I still think that’s right, but in my desperation for optimism I think I missed something that Tom Corbett makes abundantly clear. As a higher education reformer, he doesn’t care whether he remakes the university particularly well or not. If all you care about is how well higher education serves the needs of Pennsylvania’s employers, then you might as well give the state’s college students their education entirely online because you certainly don’t care about subtle nuances in any humanities course. If you think the biggest job-training problem in your state is that there aren’t enough plumbers and electricians, then you certainly don’t care if higher education becomes entirely vocational.

How can you possibly negotiate with someone like that? They see college professors as an opposing political interest group that needs to be destroyed. That’s why when debating the politics of higher education, too many of us are bringing a knife to a gun fight.





Eve of destruction?

9 03 2012

Why do so many people these days get their jollies contemplating the destruction of my job? Take, this guy, for instance:

I think what you see happening now with the massive open courses is going to fundamentally change the business models. It’s going to put the notion of value front and center. Why would I want a credential from this university? Why would I want to pay tuition to this university?

I don’t know…perhaps because you want more than a vocational education. Because you think you’ll learn more in a class with fewer than 10,000 people in it. Because you want to move out of your parents’ house as soon as possible.

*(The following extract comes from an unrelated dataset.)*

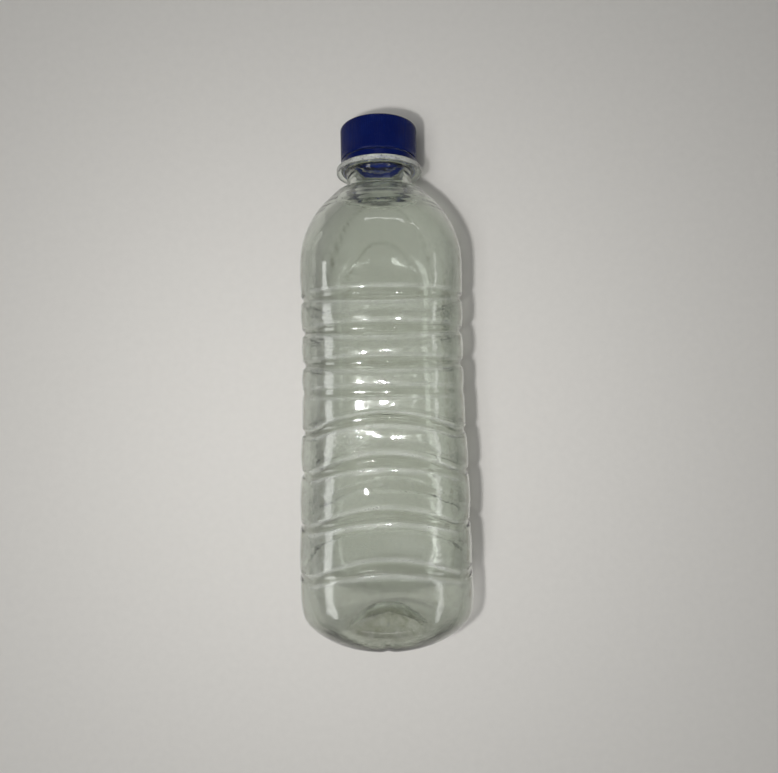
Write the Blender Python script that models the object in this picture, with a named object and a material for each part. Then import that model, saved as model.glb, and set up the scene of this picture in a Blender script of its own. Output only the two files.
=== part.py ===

Because you’re interested in the humanities. [As far as I know, it is still very difficult to study the cello online.]

Then there’s this guy:

The high school senior who stood up at Mitt Romney’s town hall meeting here today was worried about how he and his family would pay for college, and wanted to hear what the candidate would do about rising college costs if elected. He didn’t realize that Mr. Romney was about to use him to demonstrate his fiscal conservatism to the crowd.

The answer: nothing.

Mr. Romney was perfectly polite to the student. He didn’t talk about the dangers of liberal indoctrination on college campuses, as Rick Santorum might have. But his warning was clear: shop around and get a good price, because you’re on your own.

“It would be popular for me to stand up and say I’m going to give you government money to pay for your college, but I’m not going to promise that,” he said, to sustained applause from the crowd at a high-tech metals assembly factory here. “Don’t just go to one that has the highest price. Go to one that has a little lower price where you can get a good education. And hopefully you’ll find that. And don’t expect the government to forgive the debt that you take on.”

Daniel Luzer explains why this answer is, as the English like to say, bollocks:

Since 1980, the cost of public universities, adjusted for inflation, has tripled. And so if the state doesn’t fund the public colleges very well, as the former governor of Massachusetts might understand, students just pay more for college. There’s no “shopping around” and “going to one that has a little lower price where you can get a good education” that will fix that problem.

Sign everybody up for MOOCs and taxpayers won’t have to foot the bill for anyone’s higher education and higher education as we know it will be dead. Force students to pursue the ever-elusive excellence without money and the effect will be the same. It will just take a little longer.